Blockchain Networks: The Next Evolution of the Internet
As the late 20th century, the world has experienced successive and transformative network revolutions.
The open protocols of the early internet reorganized information and communications. Cloud computing democratized access to software, which allowed ideas to be expressed in code and distributed globally at near-zero marginal cost. Now, AI is emerging as a new kind of operating system – one that intermediates tasks, decisions and, ultimately, entire workflows.
Yet for all this progress, the internet still lacks a native system for coordinating economic activity. We have built a planetary nervous system for information, but no circulatory system for value. The result is a global economy that still depends on industrial-age infrastructure: fragmented ledgers,jurisdiction-bound intermediaries and contractual processes defined more by paper and trust than by computation and verifiability.
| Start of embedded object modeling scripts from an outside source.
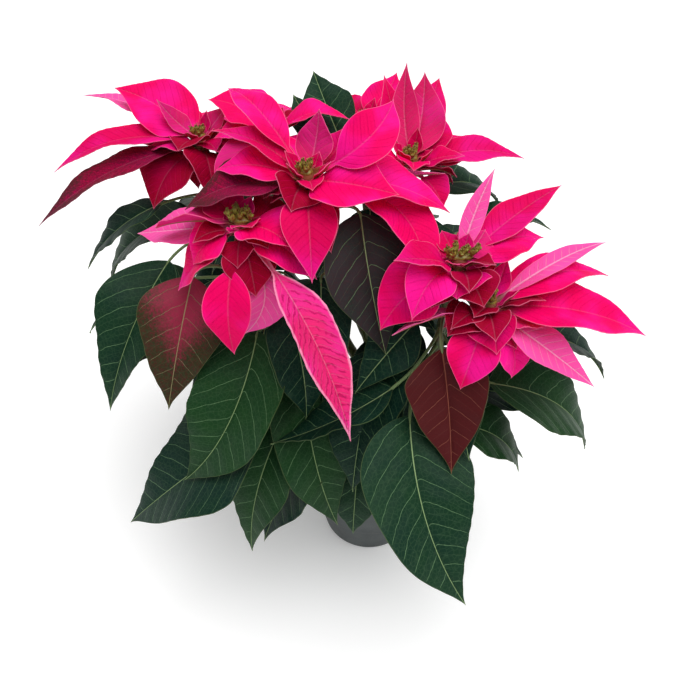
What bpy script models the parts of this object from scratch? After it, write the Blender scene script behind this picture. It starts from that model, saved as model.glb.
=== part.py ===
"""Poinsettia in a nursery pot.

The plant grows from one trunk that stands in a hole in the soil. Eight shoots leave the trunk, each one stem
with its stalked leaves, and each shoot carries one bloom: a whorl of coloured bracts on a short receptacle,
with a cluster of small buds in its centre. Blades are drawn with a fold along the midrib, a bow along their
length and a waved edge. A blade that would cross one on another piece is bent clear of it.

All sizes are in millimetres and become metres where a mesh is made. The origin is the centre of the pot's
underside, +Z is up, and the side that the plant shows best faces -Y.
"""
import itertools
import math
import random
from dataclasses import dataclass, replace

import bmesh
import bpy
from mathutils import Vector
from mathutils.bvhtree import BVHTree

MM = 0.001
GAP = 0.3
UP = Vector((0.0, 0.0, 1.0))

# Pot and soil, millimetres
POT_HEIGHT = 105.0
POT_RIM_RADIUS = 60.0
POT_BASE_RADIUS = 41.0
POT_HEEL = 2.0
POT_WALL = 1.8
RIM_HEIGHT = 15.0
RIM_STEP = 2.2
DRAIN_HOLES = 5
DRAIN_HOLE_RADIUS = 4.0
DRAIN_RING_RADIUS = 27.0
ROUND_SIDES = 24
SOIL_LEVEL = 92.0
SOIL_CROWN = 2.5
SOIL_CLEARANCE = 0.4
SOIL_UNEVEN = 1.2
ROOT_DEPTH = 40.0

# Trunk and stems, millimetres
TRUNK_TOP = 186.0
TRUNK_RADIUS = 6.0
TRUNK_TOP_RADIUS = 4.6
TRUNK_SIDES = 7
STUB_LENGTH = 17.0
STUB_RADIUS = 4.6
STUB_END_RADIUS = 3.9
STUB_SIDES = 5
FORK_SLOPE = 35.0
STEM_RADIUS = 3.6
STEM_TOP_RADIUS = 2.6
STEM_SIDES = 6
STEM_RINGS = 7
STEM_SQUARE_START = 5.0
STEM_SQUARE_END = 6.0
PETIOLE_RADIUS = 1.4
PETIOLE_SIDES = 3

# Blooms, millimetres
HUB_RADIUS = 4.4
HUB_HEIGHT = 13.0
HUB_SIDES = 6
BRACT_START_RADIUS = 3.4
BRACT_STALK = 2.0
BRACT_STALK_SPREAD = 5.5
LONG_STALK = 11.0
BUD_RADIUS = 1.9
BUD_LENGTH = 6.0
BUD_PLATE = 2.2
BUD_SIDES = 4
PLATE_SIDES = 6
GOLDEN_ANGLE = math.radians(137.5)

# Blades, millimetres
BLADE_THICKNESS = 0.8
GUARD_THICKNESS = 2.4
OWN_GUARD_THICKNESS = 1.5
STALK_HALF_WIDTH = 1.3
FLAT_ANGLE = math.radians(1.0)
MERGE_DISTANCE = 0.002 * MM


@dataclass(frozen=True)
class Form:
    """Outline and section shared by all blades of one kind."""

    neck: float
    point: float
    fold: float
    arch: float
    wave: float
    shoulder: float
    rows: tuple
    columns: tuple


HALVES = (-1.0, 0.0, 1.0)
BRACT = Form(0.95, 1.45, 18.0, 0.30, 0.10, 0.0, (0.0, 0.16, 0.44, 0.76), HALVES)
BROAD = Form(0.85, 1.38, 16.0, 0.30, 0.09, 0.0, (0.0, 0.12, 0.34, 0.60, 0.83), HALVES)
SMALL = Form(0.90, 1.40, 18.0, 0.30, 0.10, 0.0, (0.0, 0.24, 0.62), HALVES)
LEAF = Form(0.70, 1.45, 18.0, 0.30, 0.07, 0.07, (0.0, 0.10, 0.32, 0.58, 0.82), HALVES)
SLIM = Form(0.70, 1.45, 18.0, 0.30, 0.07, 0.07, (0.0, 0.14, 0.42, 0.74), HALVES)

BROAD_WIDTH = 42.0
SMALL_WIDTH = 31.0
SLIM_WIDTH = 58.0


@dataclass(frozen=True)
class Blade:
    """One bract or leaf: where its tip lies from its base, and how it is bent."""

    azimuth: float
    run: float
    rise: float
    width: float
    bow: float = 0.12
    roll: float = 0.0
    stalk: float = 0.0
    twist: float = 0.0
    lean: float = 0.0
    fold: float = 0.0
    phase: float = 0.0
    form: Form = BRACT
    start: tuple = (0.0, 0.0, 0.0)


@dataclass(frozen=True)
class Leaf:
    """A stalked leaf on a shoot: at is its place along the stem, and base is where its blade begins."""

    at: float
    base: tuple
    azimuth: float
    run: float
    rise: float
    width: float
    bow: float = 0.12
    roll: float = 0.0
    fold: float = 0.0
    lean: float = 0.0


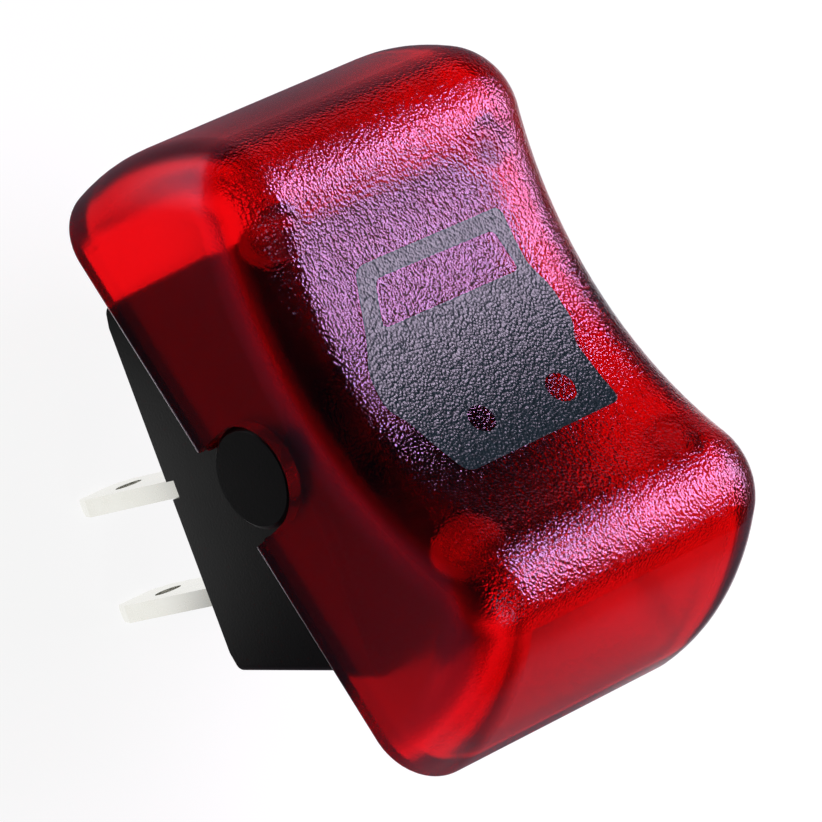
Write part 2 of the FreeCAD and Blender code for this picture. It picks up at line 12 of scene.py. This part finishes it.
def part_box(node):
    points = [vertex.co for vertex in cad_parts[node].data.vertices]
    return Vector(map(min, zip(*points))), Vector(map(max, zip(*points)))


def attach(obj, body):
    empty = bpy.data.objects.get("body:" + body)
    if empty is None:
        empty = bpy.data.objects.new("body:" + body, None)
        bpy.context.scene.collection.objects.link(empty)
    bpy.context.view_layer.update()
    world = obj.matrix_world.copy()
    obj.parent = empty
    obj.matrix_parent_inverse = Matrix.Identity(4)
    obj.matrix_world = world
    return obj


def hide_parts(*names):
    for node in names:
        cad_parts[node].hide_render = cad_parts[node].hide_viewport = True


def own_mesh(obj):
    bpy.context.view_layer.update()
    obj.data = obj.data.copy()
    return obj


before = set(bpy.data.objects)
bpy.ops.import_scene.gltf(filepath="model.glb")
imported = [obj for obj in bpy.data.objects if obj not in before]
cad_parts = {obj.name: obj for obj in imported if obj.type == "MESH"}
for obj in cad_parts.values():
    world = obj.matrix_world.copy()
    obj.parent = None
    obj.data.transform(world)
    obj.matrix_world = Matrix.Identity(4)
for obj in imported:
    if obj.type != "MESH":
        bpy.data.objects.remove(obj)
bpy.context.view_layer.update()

That gap is now closing. A new class of blockchain networks are emerging, not as speculative playgrounds, but as economic operating systems – economic OSs – for the public internet. Their role is simple and profound: to provide a neutral, tamper-resistant and programmable environment for money, assets, contracts and governance to exist natively online. In doing so,they will fundamentally alter the scale and velocity of economic activity in the world.
The missing link in the internet’s architecture
Every major technological epoch has produced a new kind of operating system.
The web became the operating system for information. Mobile systems have organized human interaction at a global scale.Cloud infrastructure has become the substrate for software creation and distribution,while AI models are rapidly becoming the operating systems for autonomous work and machine-to-machine coordination.
what blockchains introduce is the missing counterpart to these advances: a system for verifiable transactions and verifiable computation executed on an open public network. They allow individuals, firms and increasingly autonomous software to face one another economically without relying on a central authority to adjudicate truth or trust.
For the first time, it becomes possible for money, assets and contracts to exist as internet-native software objects – globally accessible, programmable and interoperable. This is not merely a financial innovation; it is the foundation for a new economic environment.
Ownership, value exchange and the digital commons
The modern global economy rests on two pillars: ownership rights and value exchange. These concepts have powered centuries of economic progress by enabling individuals to accumulate capital, participate in markets and pass on generational wealth. But the internet – for all its power – has never been able to encode these rights natively. People are everywhere, yet economic opportunity remains unevenly distributed.